From the Cornell Assemblies
Memo
To: Codes and Judicial Committee
From: Kevin Clermont, member
Date: April 24, 2011
RE: Sexual Harassment Changes
The federal Office of Civil Rights has issued a “Dear Colleague” letter that requires universities to level the pitch in grievance procedures for sexual harassment (including sexual violence). The CJC is now in a rush to implement this command by amending the Campus Code of Conduct, despite the absence of any deadline and despite the undeniable fact that implementation raises major issues, with all kinds of policy implications and drafting problems.
Background
I think we should proceed carefully for several reasons.
First, I find OCR’s command to be ambiguous. If OCR really requires us to overhaul the Campus Code (e.g., to switch from a clear-and-convincing standard to a preponderance-of-the- evidence standard), its action would be illegal, unwise, and unenforceable. (a) It would be illegal because this would involve an agency going arbitrarily beyond its statutory authorization; the pursuit of eliminating discrimination does not authorize imposing a standard of proof that a university considers unfair for proceedings at least in part punitive. (b) It would be unwise to countenance different disciplinary regimes for different offenses of equal seriousness. A basic premise of legal fair play in our country is to treat the like in a like way. Moreover, it would be simply illogical for OCR to argue that because civil and administrative procedures use the preponderance-of-the-evidence standard, a punitive scheme must do so too. If OCR were to try converting criminal court proceedings to the preponderance standard, it would run into an absolute impediment: the Constitution. © It would be unenforceable because the only tool available to OCR itself is cutting off federal funds; it is not about to cut off Cornell’s funding on the ground that the Campus Code uses a clear-and-convincing standard.
Second, I recognize that Cornell’s University Counsel has thrown its significant weight behind total capitulation. It wants many complicated changes to the Campus Code (e.g., allowing parents to institute proceedings and to appeal). But Counsel’s Office suffers from conflicts of interests that discourage it from standing on principle. (a) It does not want the hassle of resisting a federal agency, understandably enough. (b) It has no will to resist prevailing political winds in the absence of a considerable Cornell interest. © It serves a Cornell administration that has previously expressed opposition to a rights-based Campus Code. Thus, the University Counsel actually writes in favor of the preponderance standard: “If the standard is sufficiently reliable for government agency and federal [civil] court adjudications, it should suffice for Campus Code proceedings.”
Third, I in fact do not think that OCR is at fault. OCR nowhere says that a disciplinary system must follow its new guidelines, but instead says that grievance procedures must. True, it says, “Title IX does not require a recipient to provide separate grievance procedures for sexual harassment and sexual violence complaints. Therefore, a recipient may use student disciplinary procedures or other separate procedures to resolve such complaints. Any procedures used to adjudicate complaints of sexual harassment or sexual violence, including disciplinary procedures, however, must meet the Title IX requirement of affording a complainant a prompt and equitable resolution.” Our current Title IX problem thus arises from the University Counsel’s failure to promulgate a separate set of grievance procedures, having chosen to shoehorn the Campus Code into service as fulfilment of its legal obligation to fashion grievance procedures.

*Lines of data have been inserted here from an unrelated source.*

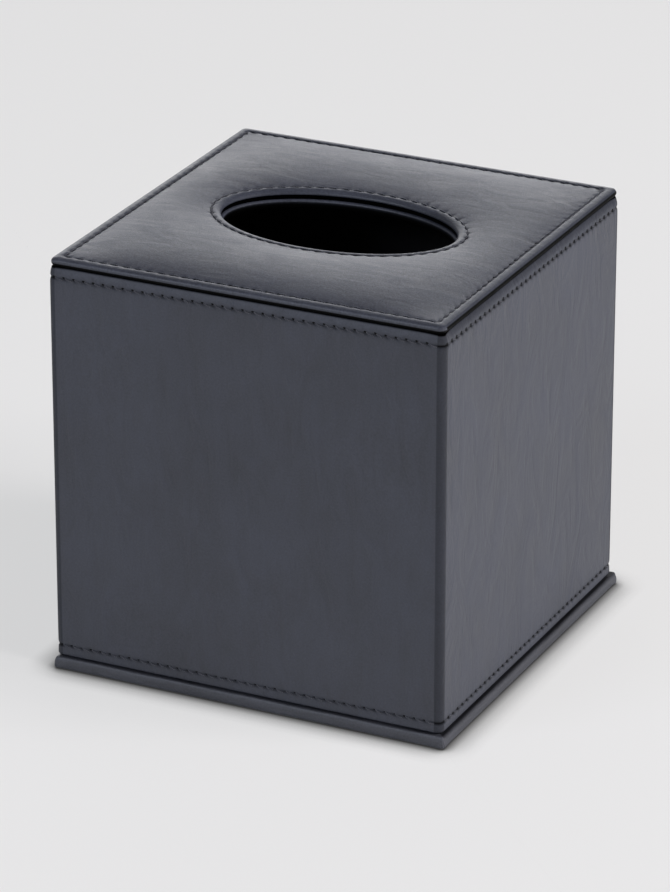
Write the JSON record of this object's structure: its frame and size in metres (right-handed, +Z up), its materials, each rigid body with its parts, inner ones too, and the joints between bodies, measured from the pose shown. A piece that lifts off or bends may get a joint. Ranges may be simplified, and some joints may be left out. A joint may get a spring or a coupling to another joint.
{
  "type": "tissue box",
  "caption": "Leather-covered cube box for a carton of tissues: padded top with an oval dispensing opening, hinged along its left foot to a thin base plate.",
  "frame": {"origin": "centre of the base plate's outline, on the surface the box stands on", "axes": "+Z up, +X to the right along the front face towards the finger lip, +Y to the back; the hinge is at -X"},
  "size_m": [0.1417, 0.1428, 0.1465],
  "materials": {
    "leather": "fine-grained, satin",
    "board": "raw fibreboard",
    "suede": "short nap, matt",
    "foam": "open-cell foam",
    "felt": "felt, matt",
    "thread": "twisted thread, satin",
    "magnet": "nickel-plated"
  },
  "bodies": {
    "base": {"base_board": "board", "base_leather": "leather", "hinge_leather": "leather", "base_felt": "felt", "floor_liner_board": "board", "floor_suede": "suede", "base_magnets": "magnet"},
    "cover": {"front_wall_board": "board", "back_wall_board": "board", "left_wall_board": "board", "right_wall_board": "board", "top_board": "board", "side_leather": "leather", "front_lining": "suede", "back_lining": "suede", "left_lining": "suede", "right_lining": "suede", "ceiling_lining": "suede", "opening_rim_leather": "leather", "panel_board": "board", "foam_pad": "foam", "panel_leather": "leather", "wall_top_stitching": "thread", "wall_foot_stitching": "thread", "panel_edge_stitching": "thread", "opening_stitching": "thread", "cover_magnets": "magnet"}
  },
  "joints": [
    {"name": "cover_hinge", "type": "hinge", "parent": "base", "child": "cover", "pos_m": [-0.0707, 0, 0.00445], "axis": [0, -1, 0], "range_deg": [0, 91.5]}
  ]
}
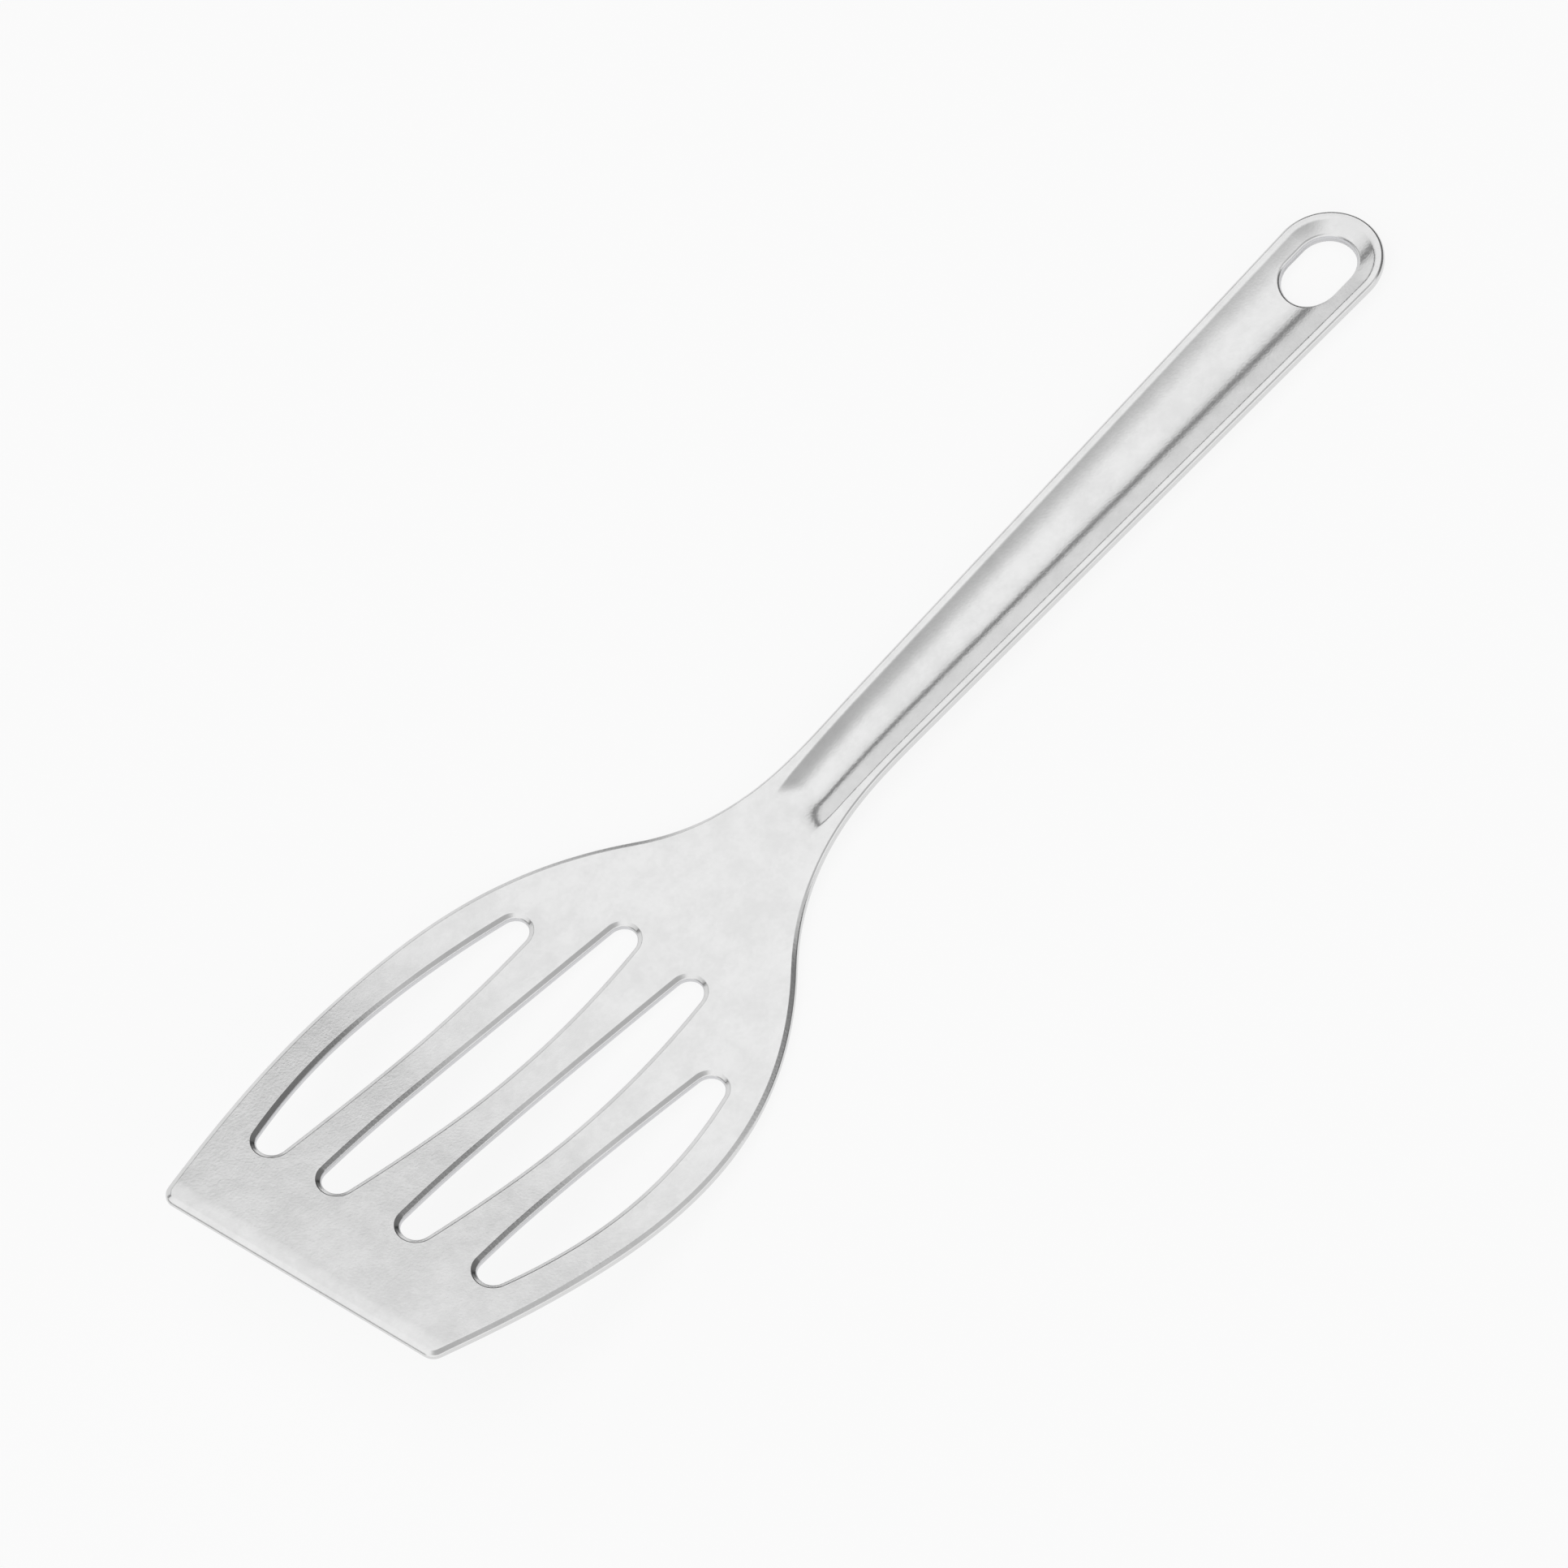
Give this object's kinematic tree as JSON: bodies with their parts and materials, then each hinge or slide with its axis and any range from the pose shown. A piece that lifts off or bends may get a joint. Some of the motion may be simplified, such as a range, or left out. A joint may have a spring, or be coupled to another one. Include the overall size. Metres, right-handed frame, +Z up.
{
  "type": "slotted turner",
  "caption": "Slotted kitchen turner pressed from sheet steel: a wide blade with a slanted front edge sweeps up over a heel into a troughed handle with an oblong hang hole.",
  "frame": {"origin": "centre of the bounding box at the height of the surface the turner lies on", "axes": "+X from the blade's front edge to the end of the handle, +Z up out of the blade's upper face, +Y completes the right-handed frame: with the blade nearest and the handle pointing away, +Y is on the left"},
  "size_m": [0.3366, 0.0918, 0.0276],
  "materials": {
    "stainless_steel": "satin, tumbled stainless steel with softly rounded edges"
  },
  "bodies": {
    "root": {"turner": "stainless_steel"}
  },
  "joints": []
}
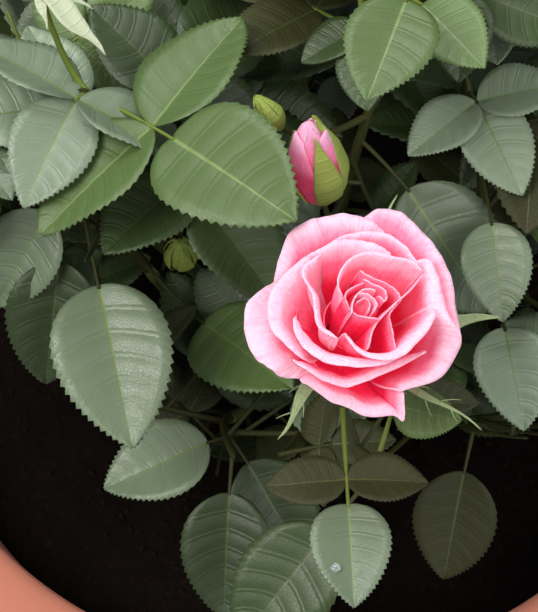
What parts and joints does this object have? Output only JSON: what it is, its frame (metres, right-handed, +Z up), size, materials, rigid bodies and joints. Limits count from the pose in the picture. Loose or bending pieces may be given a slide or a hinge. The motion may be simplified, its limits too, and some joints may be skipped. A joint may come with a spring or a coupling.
{
  "type": "potted rose bush",
  "caption": "Rose bush in a round terracotta pot, with canes from a short stem, masses of compound leaves, buds and an open double bloom.",
  "frame": {"origin": "centre of the pot's flat underside", "axes": "+Z up along the pot's axis, -Y towards the viewer, +X to the viewer's right"},
  "size_m": [0.338, 0.3413, 0.4886],
  "materials": {
    "terracotta": "dry fired clay, salmon orange with pale bloom",
    "soil": "moist dark peaty potting soil",
    "woody_stem": "grey brown bark",
    "green_cane": "smooth green bark with prickles",
    "foliage": "satin green leaves",
    "bloom": "velvety pink petals, paler at their lips"
  },
  "bodies": {
    "root": {"pot": "terracotta", "soil": "soil", "short_stem": "woody_stem", "cane_front": "green_cane", "cane_front_left": "green_cane", "cane_front_right": "green_cane", "cane_left": "green_cane", "cane_upper_left": "green_cane", "cane_centre": "green_cane", "cane_right": "green_cane", "cane_outer_left": "green_cane", "cane_outer_right": "green_cane", "cane_back_left": "green_cane", "cane_back": "green_cane", "cane_back_right": "green_cane", "cane_outer_back": "green_cane", "leaves_front": "foliage", "leaves_front_left": "foliage", "leaves_front_right": "foliage", "leaves_left": "foliage", "leaves_upper_left": "foliage", "leaves_centre": "foliage", "leaves_right": "foliage", "leaves_outer_left": "foliage", "leaves_outer_right": "foliage", "leaves_back_left": "foliage", "leaves_back": "foliage", "leaves_back_right": "foliage", "leaves_outer_back": "foliage", "bloom": "bloom"}
  },
  "joints": []
}
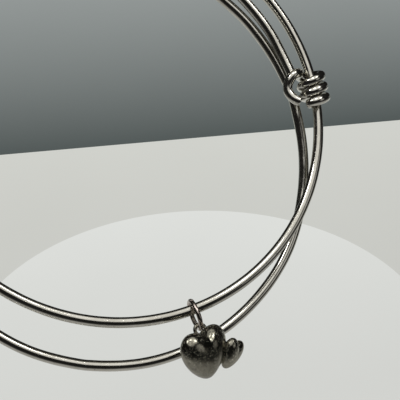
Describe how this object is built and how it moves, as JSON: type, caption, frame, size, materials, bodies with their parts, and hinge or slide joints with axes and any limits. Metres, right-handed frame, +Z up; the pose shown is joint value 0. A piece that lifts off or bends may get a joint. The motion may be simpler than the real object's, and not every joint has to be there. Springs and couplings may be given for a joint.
{
  "type": "bangle bracelet",
  "caption": "Expandable wire bangle with sliding wrapped knots and a jump ring that carries a puffed double heart charm.",
  "frame": {"origin": "centre of the front turn, which is the middle of the wrist opening", "axes": "the bangle stands upright: +Y is the bangle's axis, from front to rear, +Z is up, opposite the hanging charm, and +X is towards the right knot"},
  "size_m": [0.0675, 0.0086, 0.073],
  "materials": {
    "wire": "polished round wire with fine lengthwise drawing lines and small scratches",
    "ring": "polished, slightly warm grey",
    "charm": "polished dark antique silver with fine scratches"
  },
  "bodies": {
    "wire": {"front_turn": "wire", "rear_turn": "wire"},
    "right_knot": {"right_tail": "wire", "right_wrap": "wire"},
    "left_knot": {"left_tail": "wire", "left_wrap": "wire"},
    "jump_ring": {"jump_ring": "ring"},
    "charm": {"charm_eyelet": "charm", "large_heart": "charm", "small_heart": "charm"}
  },
  "joints": [
    {"name": "right_knot_slide", "type": "hinge", "parent": "wire", "child": "right_knot", "pos_m": [0, 0, 0], "axis": [0, -1, 0], "range_deg": [-2.4, 2.4]},
    {"name": "left_knot_slide", "type": "hinge", "parent": "wire", "child": "left_knot", "pos_m": [0, 0, 0], "axis": [0, -1, 0], "range_deg": [-2.4, 2.4]},
    {"name": "ring_slide", "type": "hinge", "parent": "wire", "child": "jump_ring", "pos_m": [0, 0, 0], "axis": [0, -1, 0], "range_deg": [-78, 25]},
    {"name": "charm_swing", "type": "hinge", "parent": "jump_ring", "child": "charm", "pos_m": [0.01088, 0, -0.03348], "axis": [0, -1, 0], "range_deg": [-30, 30]}
  ],
  "couplings": [
    {"joint": "left_knot_slide", "follows": "right_knot_slide", "ratio": -1}
  ]
}
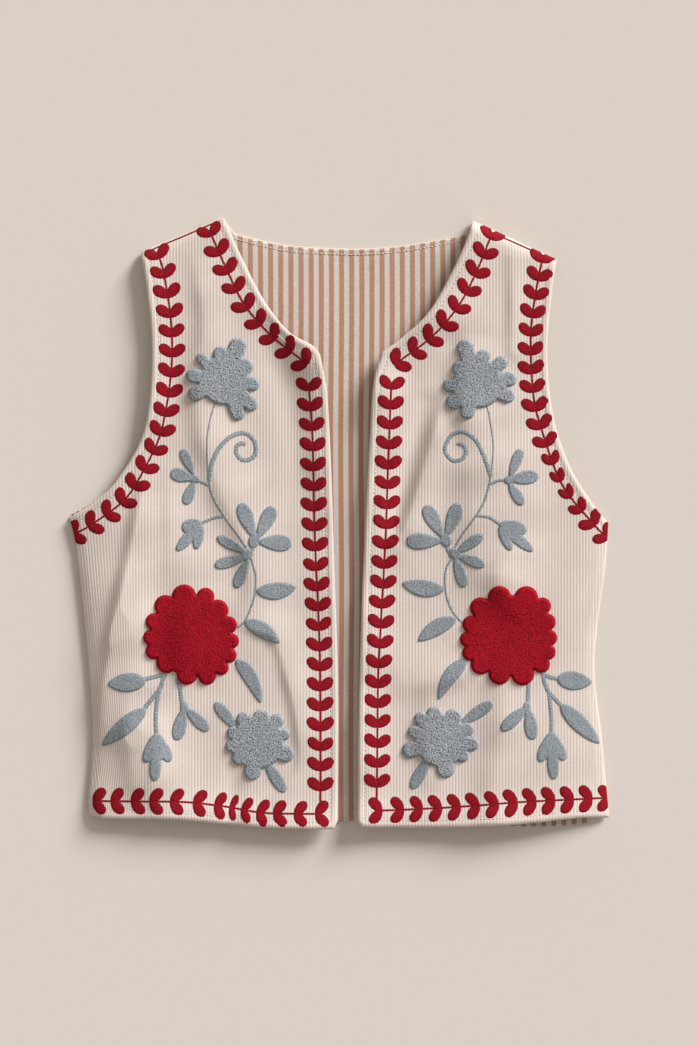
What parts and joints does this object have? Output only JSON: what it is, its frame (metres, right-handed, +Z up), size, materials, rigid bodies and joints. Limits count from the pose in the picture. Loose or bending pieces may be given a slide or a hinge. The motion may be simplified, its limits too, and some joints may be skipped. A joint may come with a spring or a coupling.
{
  "type": "corduroy waistcoat laid flat",
  "caption": "Cropped open-front sleeveless waistcoat in corduroy, laid flat, with a striped back lining and raised floral embroidery on both fronts.",
  "frame": {"origin": "middle of the garment's footprint, on the surface that it lies on", "axes": "+X to the right as seen from above, +Y from the hem to the neck, +Z up out of the fronts"},
  "size_m": [0.4716, 0.5318, 0.0111],
  "materials": {
    "corduroy": "ecru cotton corduroy with fine upright ribs, matte with a soft nap",
    "striped_lining": "plain-woven cotton with tan and cream stripes, matte",
    "red_embroidery": "crimson cotton and looped wool embroidery, matte",
    "grey_embroidery": "grey-blue boucle wool embroidery, matte",
    "thread": "cream cotton sewing thread"
  },
  "bodies": {
    "root": {"back": "corduroy", "back_lining": "striped_lining", "front_left": "corduroy", "front_right": "corduroy"}
  },
  "joints": []
}
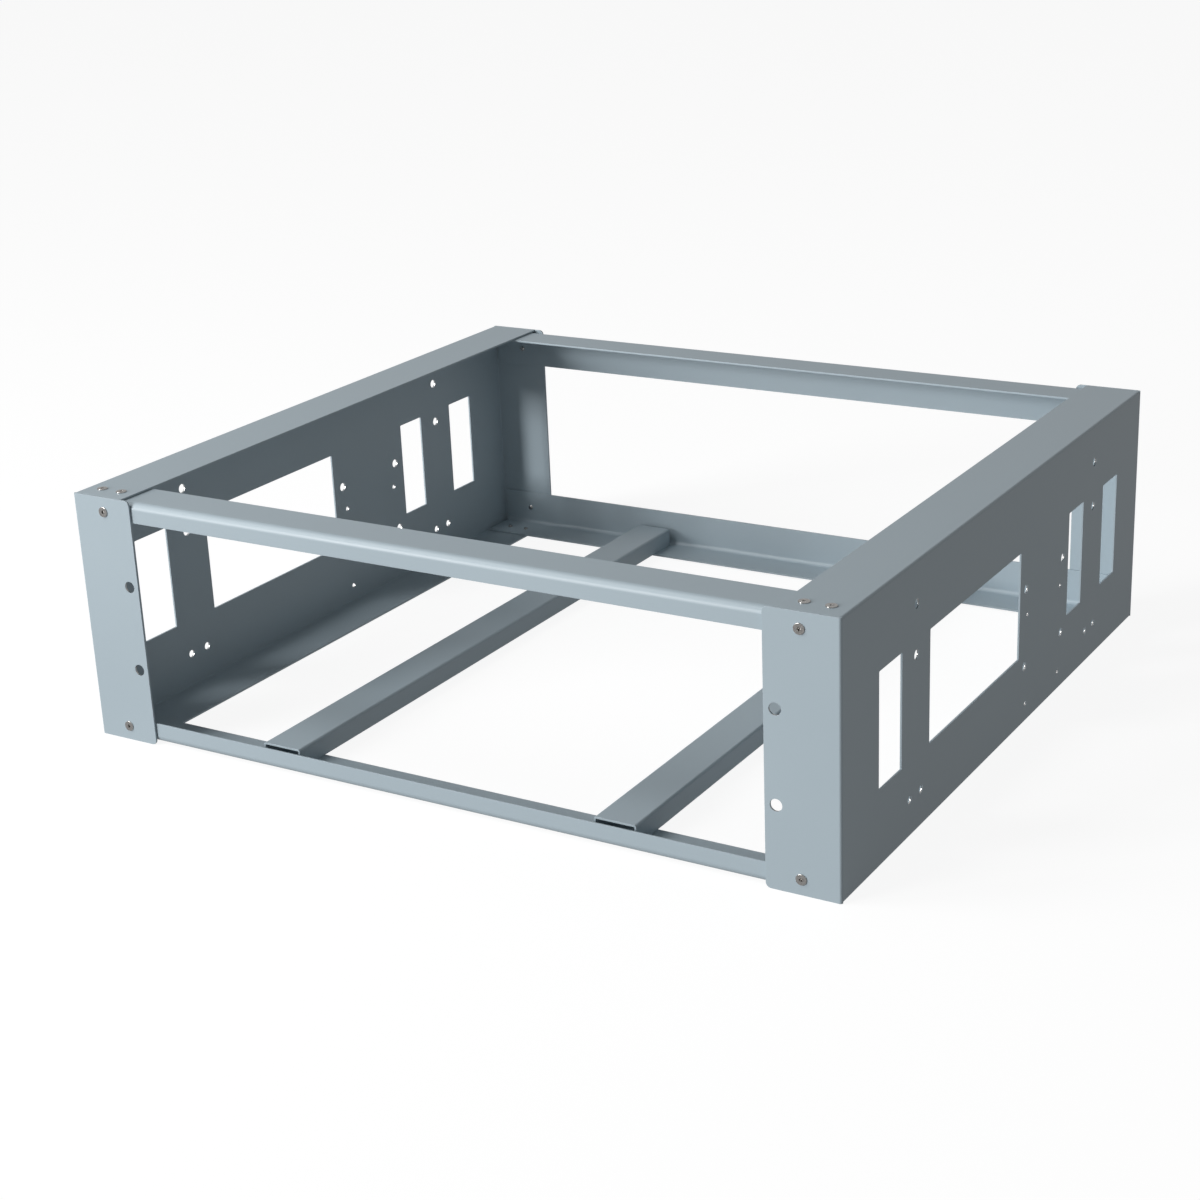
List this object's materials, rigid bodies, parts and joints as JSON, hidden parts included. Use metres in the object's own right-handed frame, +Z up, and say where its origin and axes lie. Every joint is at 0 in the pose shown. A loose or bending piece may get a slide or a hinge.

Fourth, Cornell needs separate grievance procedures. There should be two systems: one being a disciplinary code, and one aimed at providing equal opportunity through grievances. On the one hand, the disciplinary code aims to educate individuals, and to punish when education does not work. Sexual harassment, however, is often hard to prove. The solution is not to lower the standard of proof to get more convictions and impose more, and even wrongful, punishment. The superior solution is to develop a different path. On the other hand, the purpose of Title IX is to assure equal opportunity. Under its grievance procedures, the accuser and the University could impose civil-style remedies on the accused, in pursuit of amelioration and compensatory action. Indeed, many grievances will be complaints about the University not providing the right environment. For such purposes, Cornell should act quickly and effectively to redress inequality, with some mistakes being tolerable as they would mainly mean unnecessary remedies. Thus, preponderance of the evidence is the appropriate standard in a grievance system.
Fifth, this failure of the University to issue separate grievance procedures could signify that the administration does not take sexual harassment seriously enough. But more certainly this failure is responsible for forcing our Campus Code to accommodate changes suitable only to a grievance system. I favor fighting the evil of sexual harassment. I do not favor unnecessarily sacrificing the virtues of our Campus Code.
Alternatives
At this point, the CJC can go down either of two paths:
Proposal
I favor and hence propose the latter route. Put simply, the aims of the Campus Code and
those of the OCR grievance procedures are not compatible, and so Cornell should not mix them
together to the detriment of both.
After the grievance procedures are in place, the CJC can make the few changes to the
Campus Code that remain, or become, necessary or appropriate.